WASHINGTON (AP) — Facing sagging jobs numbers, President Barack Obama sought to recast the November election as a fight over tax fairness on Monday, urging tax cut extensions for all families earning less than $250,000 but denying them to households making more than that.
The president's pitch was aimed at painting Republican rival Mitt Romney as a protector of the rich at a time of economic unease, as Democrats intensify efforts to raise questions about the Romney's own wealth and offshore bank accounts.
Romney supports extending the federal tax cuts, first signed by George W. Bush, for all income earners.
Obama said if Congress passes a one-year extension for those making less than $250,000, voters can use the November election to decide the fate of the cuts for higher income earners.
"My opponent will fight to keep them in place. I will fight to end them," said Obama, flanked by a dozen people the White House said would benefit from the tax cut extension.
The president has long supported ending the Bush-era tax cuts for those making more than $250,000. The White House and the president's re-election team are reviving his arguments now as a way to suggest that the push by Romney and congressional Republicans for an across-the-board extension of the tax cuts could put America's middle class at risk.
"Let's not hold the vast majority of Americans and our economy hostage while we debate the merits of another tax cut for the wealthy," Obama said at the White House.
The president's sudden focus on the tax fairness debate was also an attempt to change the election subject after yet another lackluster jobs report. New numbers released Friday showed the nation's unemployment rate stuck at 8.2 percent, giving Romney fresh grounds to attack Obama as unfit to steer the U.S. economy.
Romney campaign spokeswoman Andrea Saul said the president was responding to the bad economic news by calling for a "massive tax increase."
"It just proves again that the president doesn't have a clue how to get America working again and help the middle class," Saul said.
Obama said his proposal was aimed at staving off an end-of-the year stalemate with Congress. But it appeared to have the opposite effect.
Congressional Republicans immediately balked, saying it would be a mistake to raise taxes on anyone while the economy was still struggling to recover. The House GOP plans to make its own push this summer for a full extension of the tax cuts.
Obama said later Monday that he would veto such a bill if it landed on his desk.

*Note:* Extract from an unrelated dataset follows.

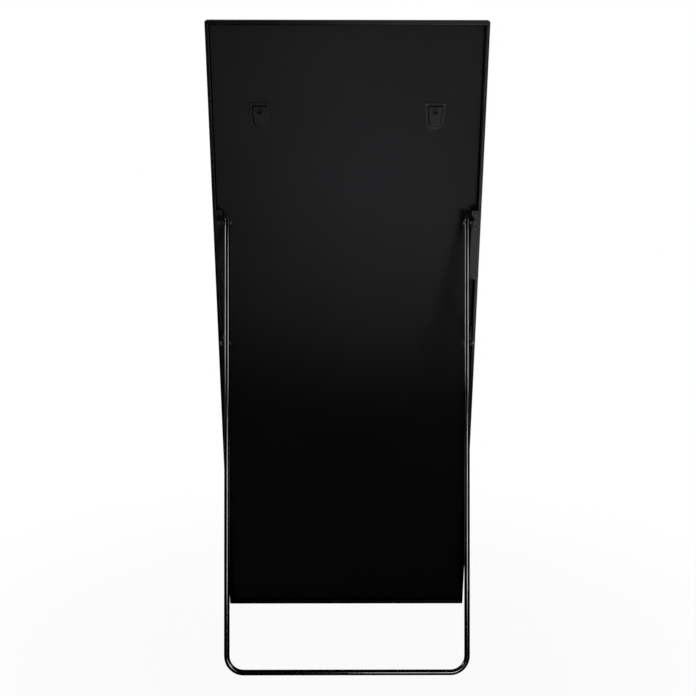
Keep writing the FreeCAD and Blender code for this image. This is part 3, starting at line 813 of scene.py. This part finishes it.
def keyhole(sizes, grow, steps=17):
    """Outline of a keyhole, clockwise from the left side of its slot."""
    slot = sizes.keyhole_slot + grow
    circle = sizes.keyhole + grow
    middle = -sizes.keyhole_drop
    end = middle + sizes.keyhole_rise - sizes.keyhole_slot
    start = acos(slot / circle)
    points = []
    for radius, height, first, turn in ((slot, end, pi, pi), (circle, middle, start, pi + 2.0 * start)):
        angles = [first - turn * k / steps for k in range(steps + 1)]
        points += [Vector((radius * cos(angle), height + radius * sin(angle))) for angle in angles]
    return points


def hanger_shape(sizes, width, height, base, rear):
    """Pressed shield with its flange, sloped sides and keyhole, hollow behind."""
    sheet = sizes.hanger_sheet
    flange = sizes.hanger_flange
    raised = flange + sizes.hanger_slope
    # Run of the narrow slopes that round the pressed and punched edges
    soft = 0.00025
    pressed = [(shield(sizes, width, height, inset), depth) for inset, depth in (
        (raised, rear - sheet), (flange + sheet, base), (0.0, base), (0.0, base + sheet - soft),
        (soft, base + sheet), (flange - 2.0 * soft, base + sheet), (flange, base + sheet + soft),
        (raised - 2.0 * soft, rear - soft), (raised + soft, rear))]
    punched = [(keyhole(sizes, grow), depth) for grow, depth in (
        (0.0, rear - sheet), (0.0, rear - soft), (soft, rear))]
    shape = bmesh.new()
    sleeves = [[ring_of(shape, points, depth) for points, depth in levels]
               for levels in (pressed, punched)]
    for rings in sleeves:
        walls(shape, rings)
    fill(shape, [rings[0] for rings in sleeves])
    fill(shape, [rings[-1] for rings in sleeves])
    return remapped(shape, (0, 2, 1))


def hangers(sizes):
    """Both hanger plates."""
    for side in SIDES:
        node = "hanger_plate_" + side
        low, high = span_of(node, PANEL)
        shape = hanger_shape(sizes, high.x - low.x, high.z - low.z, low.y, high.y)
        spot = Matrix.Translation(((low.x + high.x) / 2.0, 0.0, high.z))
        place("hanger_" + side, shape, PANEL @ spot, "mirror", "plate_black", "hanger", [node])


# --------------------------------------------------
# Fasteners


def cross_cutter(head, height, reach, half, depth):
    """Cross for a driver's recess, narrower at its foot, in shares of the head's radius and height."""
    reach, half, depth = head * reach, head * half, height * depth
    shape = bmesh.new()
    for turn in (0.0, pi / 2.0):
        turned = Matrix.Rotation(turn, 2)
        rings = []
        for along, across, level in (
                (0.55 * reach, 0.7 * half, height - depth), (reach, half, height + depth)):
            corners = ((-along, -across), (along, -across), (along, across), (-along, across))
            rings.append(ring_of(shape, [turned @ Vector(corner) for corner in corners], level))
        walls(shape, rings)
        lids(shape, rings)
    return shape


def hexagon(width):
    """Corners of a hexagon of this width across its flats, anticlockwise."""
    corner = width / 2.0 / cos(pi / 6.0)
    return [Vector((corner * cos(i * pi / 3.0), corner * sin(i * pi / 3.0))) for i in range(6)]


def headed(head, length, height, shank, dome, recess=""):
    """Screw, bolt or rivet: shank below the seat, domed head above it."""
    shape = lathe(rounded([
        (0.0, height - length, 0.0),
        (shank, height - length, shank * 0.3),
        (shank, 0.0, 0.0),
        (head, 0.0, 0.0),
        (head, height, dome * height),
        (0.0, height, 0.0),
    ]))
    if recess == "cross":
        return carved(shape, cross_cutter(head, height, reach=0.62, half=0.13, depth=0.55))
    if recess == "hexagon":
        floor, mouth, edge = height * 0.35, height * 1.5, 0.0001
        return carved(shape, plate([hexagon(head * 0.85)], floor, mouth, edge))
    return shape


def sunk(head, length, height, shank):
    """Countersunk screw whose flat head ends level with its plate."""
    return lathe([(0.0, height - length), (shank, height - length), (shank, shank - head + height),
                  (head, height), (0.0, height)])


def heading(aim, centre):
    """Way that a fastener's head faces: rear, or inward or outward along the mirror's width."""
    if aim == "rear":
        return REARWARD
    return ACROSS * (1.0 if (centre.x > 0.0) == (aim == "outward") else -1.0)


# Head height, shank radius and dome of a rivet or pin, as in the rows below
RIVET = (0.0013, 0.0025, 0.85)

# node, name of the piece, body, axes, way that the heads face, finish, form,
# and the form's head height and shank radius in metres, dome as a share of the height, and recess
FASTENERS = (
    ("hanger_screws", "hanger_screw_heads", "mirror", PANEL, "rear", "screw",
     headed, (0.0011, 0.0014, 0.8, "cross")),
    ("hinge_screws", "hinge_screw_heads", "mirror", PANEL, "rear", "screw",
     headed, (0.0022, 0.0020, 0.8, "cross")),
    ("stay_mount_screws", "mount_screw_heads", "mirror", PANEL, "inward", "screw", sunk, (0.0, 0.00175)),
    ("stay_rail_pins", "rail_pin_heads", "mirror", PANEL, "inward", "bolt", headed, RIVET),
    ("pivot_bolts", "pivot_bolt_heads", "stand", STAND, "inward", "bolt",
     headed, (0.0026, 0.0030, 0.7, "hexagon")),
    ("stay_bolts", "stay_bolt_heads", "stand", STAND, "inward", "bolt",
     headed, (0.0020, 0.0025, 0.7, "hexagon")),
) + tuple(
    ("elbow_rivet_" + half + side, "elbow_" + half + side, link + side, STAY, aim, "bolt", headed, RIVET)
    for half, link, aim in (("outer_", "rail_link_", "outward"), ("inner_", "leg_link_", "inward"))
    for side in SIDES
)


def seated(spans, aim, make):
    """Copies of one fastener, each along its own solid with its head at the end that it faces."""
    whole = bmesh.new()
    for low, high in spans:
        centre = (low + high) / 2.0
        half = (high - low) / 2.0
        direction = heading(aim, centre)
        reach = abs(direction.dot(half))
        radius = max(abs(value) for value in half - direction * direction.dot(half))
        shape, top = make(radius, 2.0 * reach)
        turn = UPWARD.rotation_difference(direction).to_matrix().to_4x4()
        added(whole, shape, Matrix.Translation(centre + direction * (reach - top)) @ turn)
        shape.free()
    return whole


def fasteners():
    """Every screw, bolt and rivet."""
    for node, name, body, basis, aim, finish, form, details in FASTENERS:
        def make(radius, length):
            return form(radius, length, *details), details[0]
        whole = seated(solid_spans(node, basis), aim, make)
        place(name, whole, basis, body, "screw_steel", finish, [node])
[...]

Ahead of Obama's remarks on Monday, White House officials consulted with congressional Democrats to shore up support within the party. House Minority Leader Nancy Pelosi, D-Calif., and Sen. Charles Schumer, D-N.Y., a member of his party's Senate leadership, had both previously advocated extending the cuts to those who make up to $1 million annually, but on Monday they stood in solidarity with the president.
Obama angered many fellow Democrats in 2010 when he signed off on a full extension of the Bush tax cuts, in part to win concessions from Republicans on other legislation.